The chief minister said all primary teachers must undergo training courses in order to improve. The courses are now compulsory for secondary school teachers only.

The standard of teaching is “satisfactory” from middle school but the quality at the primary level in the 52,000 state-aided schools has to improve, Bhattacharjee said. “Primary teaching builds the foundation,” he added.

Concerned at the poor standard of English teaching in these schools, he said lakhs of children fare badly in the higher classes as they fail to learn the language well at the lower level. “They score poor marks in the subject at the Madhyamik and Higher Secondary examinations,” Bhattacharjee said.

The government, he said, was aware that a large section of people felt that children would do better in English if the subject was taught formally from Class I instead of Class III.

For the past two decades, the Left Front government has been mired in controversy over determining at which level in primary education English should be introduced. In the early 1980s, the government decided to introduce it from Class VI. A few years later, on the basis of recommendations made by the Ashok Mitra commission, English was introduced in Class V.

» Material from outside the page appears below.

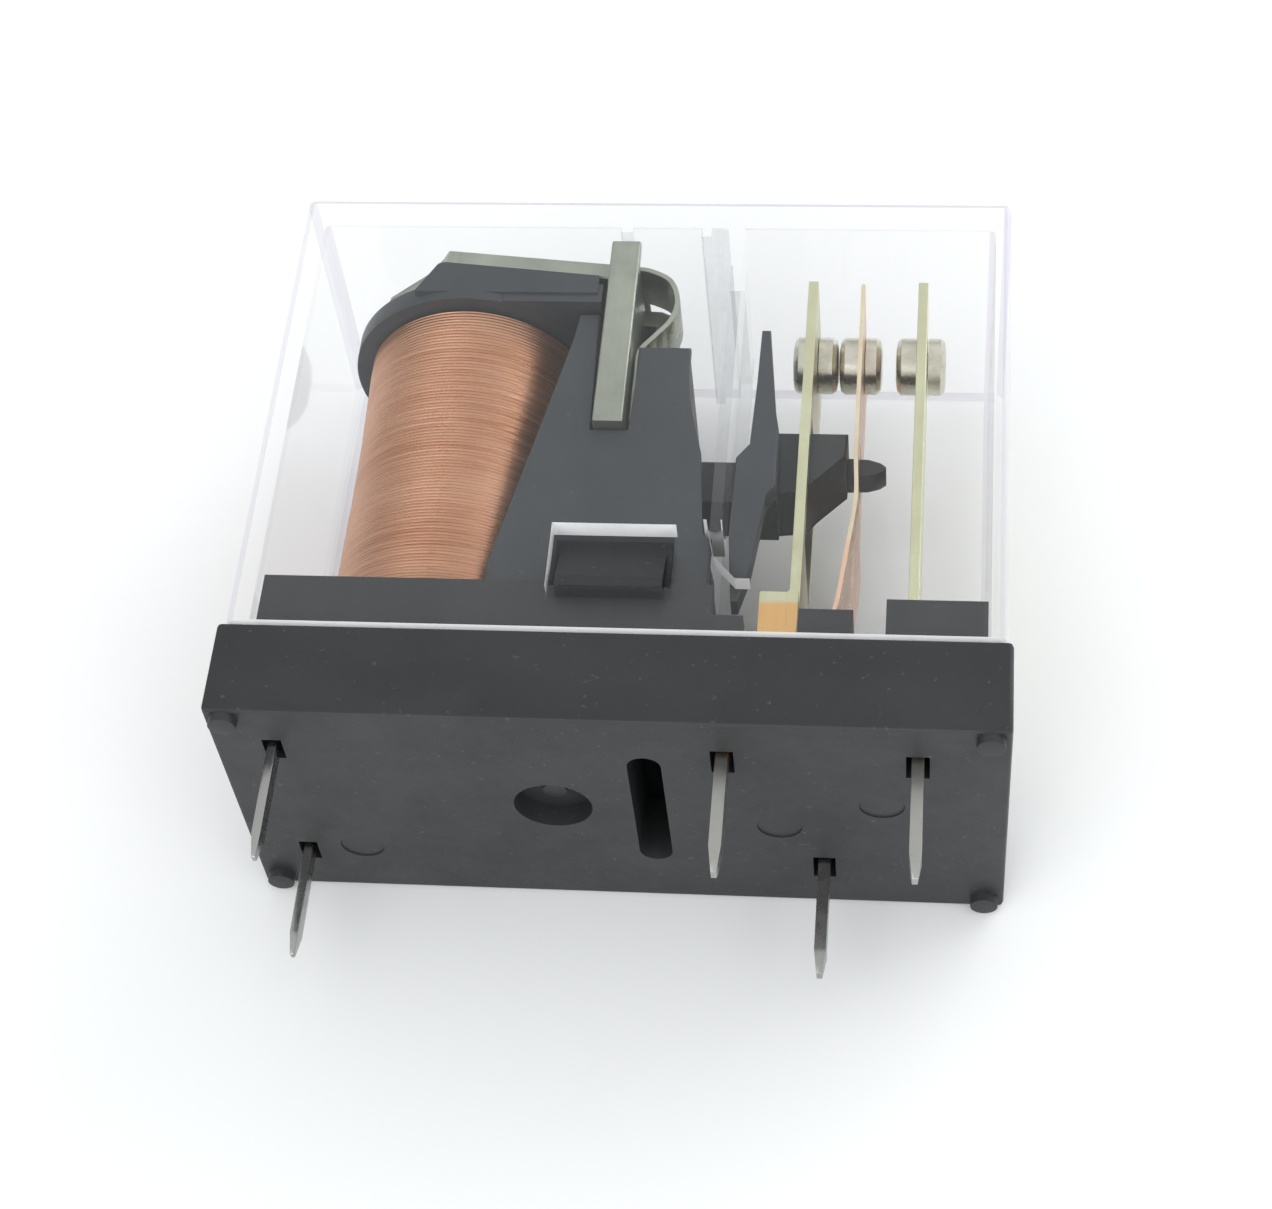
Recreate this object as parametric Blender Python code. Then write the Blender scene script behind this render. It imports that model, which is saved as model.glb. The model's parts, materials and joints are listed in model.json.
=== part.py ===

In 1998, a committee headed by Pabitra Sarkar was set up to evaluate the appropriateness of introducing the subject from a lower class. The panel said English should be taught from Class III. The recommendations are valid till 2004, when the government will have to evaluate afresh the early introduction of English.

“My government feels no matter from which class children start learning the subject, they should be taught the language well at the primary stage. We must ensure that primary teachers have adequate training so that they can teach the children how to read, write and speak English properly. It is essential for the teachers to have a sound knowledge of English,” said Bhattacharjee.

Workshops and training programmes are being organised for primary teachers in collaboration with the British Council. But the chief minister regretted that the literacy rate in Bengal was still 70 per cent. “Our target is to achieve 100 per cent literacy — elementary education for all within 2010.”